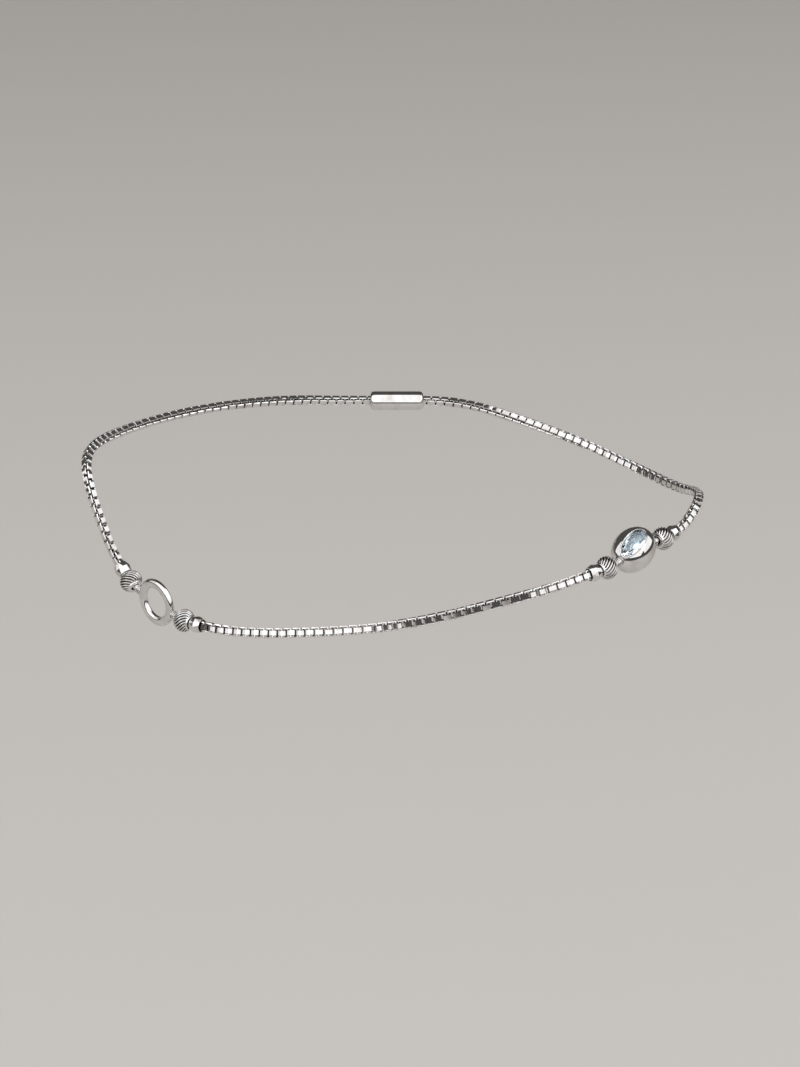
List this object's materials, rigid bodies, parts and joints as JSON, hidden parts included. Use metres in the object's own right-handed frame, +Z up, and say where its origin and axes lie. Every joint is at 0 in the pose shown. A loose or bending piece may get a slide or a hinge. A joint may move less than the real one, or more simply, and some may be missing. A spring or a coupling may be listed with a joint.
{
  "type": "payal anklet",
  "caption": "Silver payal anklet: fine box chain loop with a plain open ring and a domed setting with an oval stone, each between fluted and faceted beads.",
  "frame": {"origin": "middle of the space that the ankle fills, at about the mean height of the loop", "axes": "+Z up along the leg, +X towards the instep (the loop's longest way), +Y to the far side of the ankle, where the clasp is"},
  "size_m": [0.0926, 0.0644, 0.0195],
  "materials": {
    "polished_silver": "polished sterling silver",
    "clear_stone": "clear, faintly blue, faceted"
  },
  "bodies": {
    "root": {"chain_front": "polished_silver", "chain_instep": "polished_silver", "chain_heel": "polished_silver", "open_ring": "polished_silver", "stone_setting": "polished_silver", "stone": "clear_stone", "fluted_bead_1": "polished_silver", "fluted_bead_2": "polished_silver", "fluted_bead_3": "polished_silver", "fluted_bead_4": "polished_silver", "faceted_bead_1": "polished_silver", "faceted_bead_2": "polished_silver", "faceted_bead_3": "polished_silver", "faceted_bead_4": "polished_silver", "clasp": "polished_silver"}
  },
  "joints": []
}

::::::::

_TASK DESCRIPTION_. Nothing should be changed: write out all of the data as is.

_RESPONSE BELOW_.
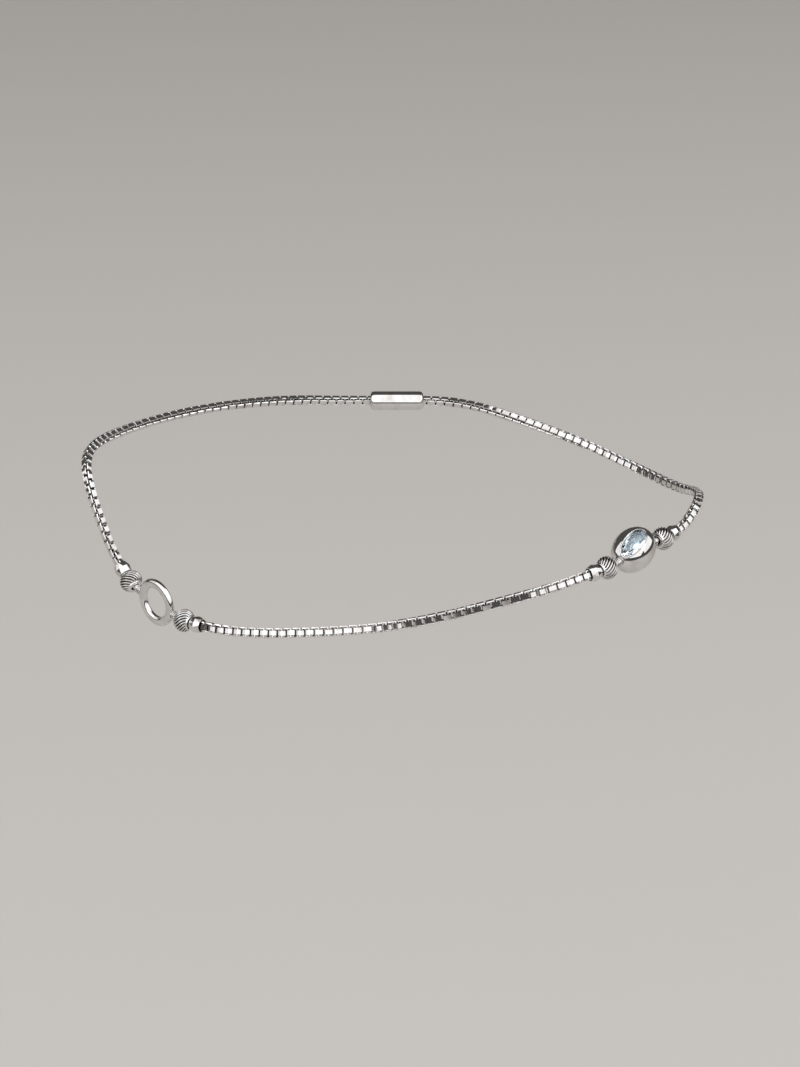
List this object's materials, rigid bodies, parts and joints as JSON, hidden parts included. Use metres in the object's own right-handed frame, +Z up, and say where its origin and axes lie. Every joint is at 0 in the pose shown. A loose or bending piece may get a slide or a hinge. A joint may move less than the real one, or more simply, and some may be missing. A spring or a coupling may be listed with a joint.
{
  "type": "payal anklet",
  "caption": "Silver payal anklet: fine box chain loop with a plain open ring and a domed setting with an oval stone, each between fluted and faceted beads.",
  "frame": {"origin": "middle of the space that the ankle fills, at about the mean height of the loop", "axes": "+Z up along the leg, +X towards the instep (the loop's longest way), +Y to the far side of the ankle, where the clasp is"},
  "size_m": [0.0926, 0.0644, 0.0195],
  "materials": {
    "polished_silver": "polished sterling silver",
    "clear_stone": "clear, faintly blue, faceted"
  },
  "bodies": {
    "root": {"chain_front": "polished_silver", "chain_instep": "polished_silver", "chain_heel": "polished_silver", "open_ring": "polished_silver", "stone_setting": "polished_silver", "stone": "clear_stone", "fluted_bead_1": "polished_silver", "fluted_bead_2": "polished_silver", "fluted_bead_3": "polished_silver", "fluted_bead_4": "polished_silver", "faceted_bead_1": "polished_silver", "faceted_bead_2": "polished_silver", "faceted_bead_3": "polished_silver", "faceted_bead_4": "polished_silver", "clasp": "polished_silver"}
  },
  "joints": []
}